TRIBUN-BALI.COM - Dua negara ini memang bertetangga dekat dan punya banyak kemiripan. Tapi sering berseteru baik terpicu oleh hal kecil maupun masalah besar hingga hubungan dua negeri serumpun ini memanas.
Adalah Malaysia paling mirip dengan Indonesia. Sama-sama negeri mayoritas berpenduduk muslim, bahasanya masih serumpun, bahkan beberapa pulau gandeng alias dimiliki oleh dua negara, hanya berbatas patok, misal di Kalimantan Utara.
Meski berbatasan darat dan laut, Malaysia bukanlah negara paling erat hubungannya dengan Indonesia. Sejak zaman perjuangan, dua negeri ini sering berseteru. Terpancing masalah sedikit saja, maka emosi Indonesia dan Malaysia meluap-luap. Sebut saja insiden kesalahan pencetakan buku panduan, bendera RI terbalik di buku SEA Games 2017.

Dunia tahu bahwa bendera Indonesia adalah Merah Putih, bukan putih merah. Maka mengherankan dan mencurigakan jika Malaysia mencetak buku panduan itu tertera bendera Putih Merah. Rakyat Indonesia pun bereaksi, menuding itu sebagai kesengajaan untuk menghina Indonesia dan menteror mental atlet Indonesia. Meski Malaysia segera meminta maaf secara resmi. Dan pemerintah Indonesia sudah memaafkan.
Dalam beberapa tahun terakhir terjadi insiden-insiden yang awalnya kecil, atau bisa dipandang sebagai hal sepele, berkembang jadi sentimen anti Malaysia yang luar biasa.
Perlakuan buruk terhadap TKI yang bekerja di Malaysia beberapa kali mendapat sorotan, namun tetap gemanya berbeda jika yang jadi masalah adalah hal-hal simbolik.
Beberapa tahun lalu bahkan sebagian warga Indonesia memplesetkan nama Malaysia menjadi 'Malingsia', merujuk tudingan bahwa Malaysia 'mencuri' dengan menampillkan sejumlah budaya yang diyakini sebagai budaya Indonesia, dalam iklan wisata negeri itu.

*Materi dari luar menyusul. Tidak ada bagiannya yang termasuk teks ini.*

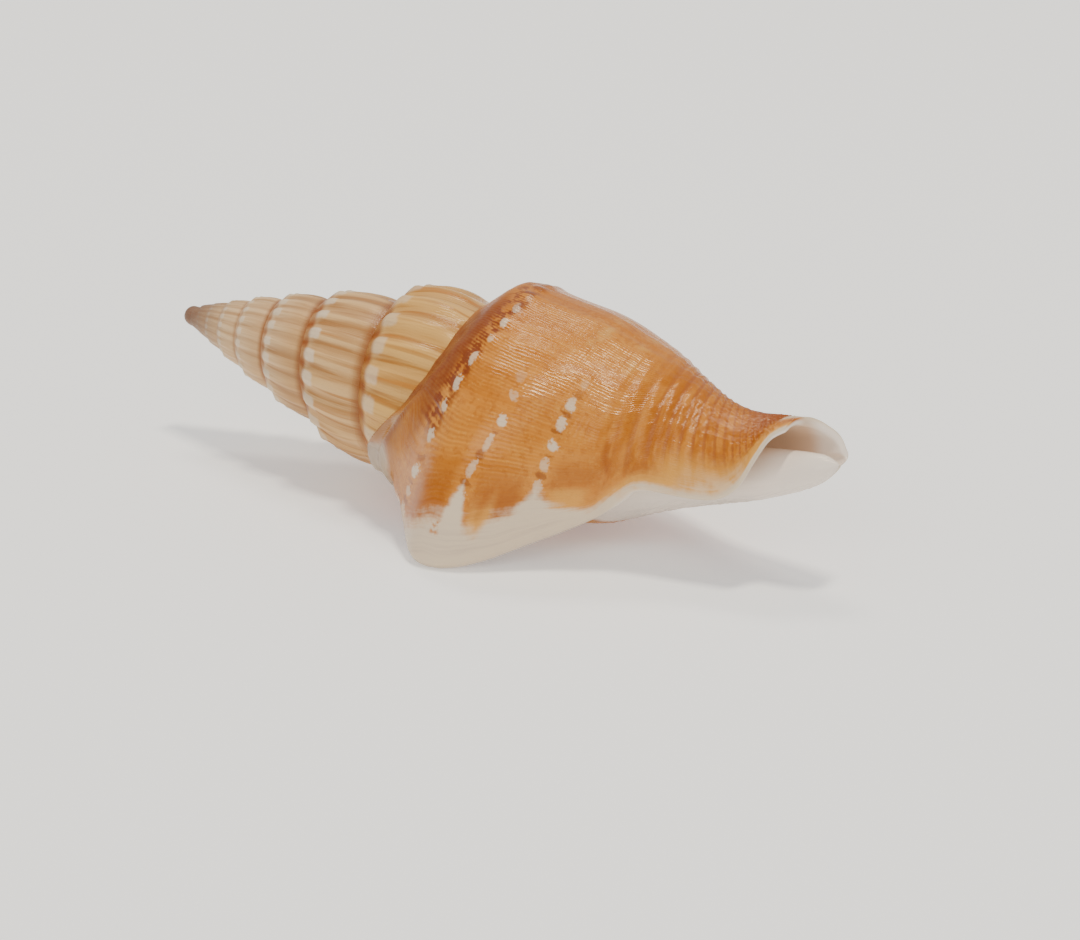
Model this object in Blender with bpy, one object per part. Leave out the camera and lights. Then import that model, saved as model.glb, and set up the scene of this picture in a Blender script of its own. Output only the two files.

Dua 'harta budaya' yang muncul dalam iklan Visit Malaysia Year, iklan untuk menarik kunjungan wisatawan ke Malaysia, adalah Reog Ponorogo dan dalam kesempatan lain, lagu Rasa Sayange.
Dan dipuncaki dengan kekalahan hukum dan politik Indonesia terkait sengketa Pulau Sipadan dan Ligitan.

"Namun ketegangan Indonesia dan Malaysia sudah berakar jauh lebih lama," kata sejarawan Bonnie Triyana.
Pemimpin redaksi Historia, majalah sejarah di Indonesia itu menambahkan, masalah bermula, ketika pada tahun 1963, Malaya yang merdeka 1957 menjadi Federasi Malaysia, atau Malaysia sekarang minus Singapura, dengan bergabungnya bekas jajahan Inggris lain: Singapura, Brunei, Sabah dan Sarawak yang berada di Kalimantan Utara.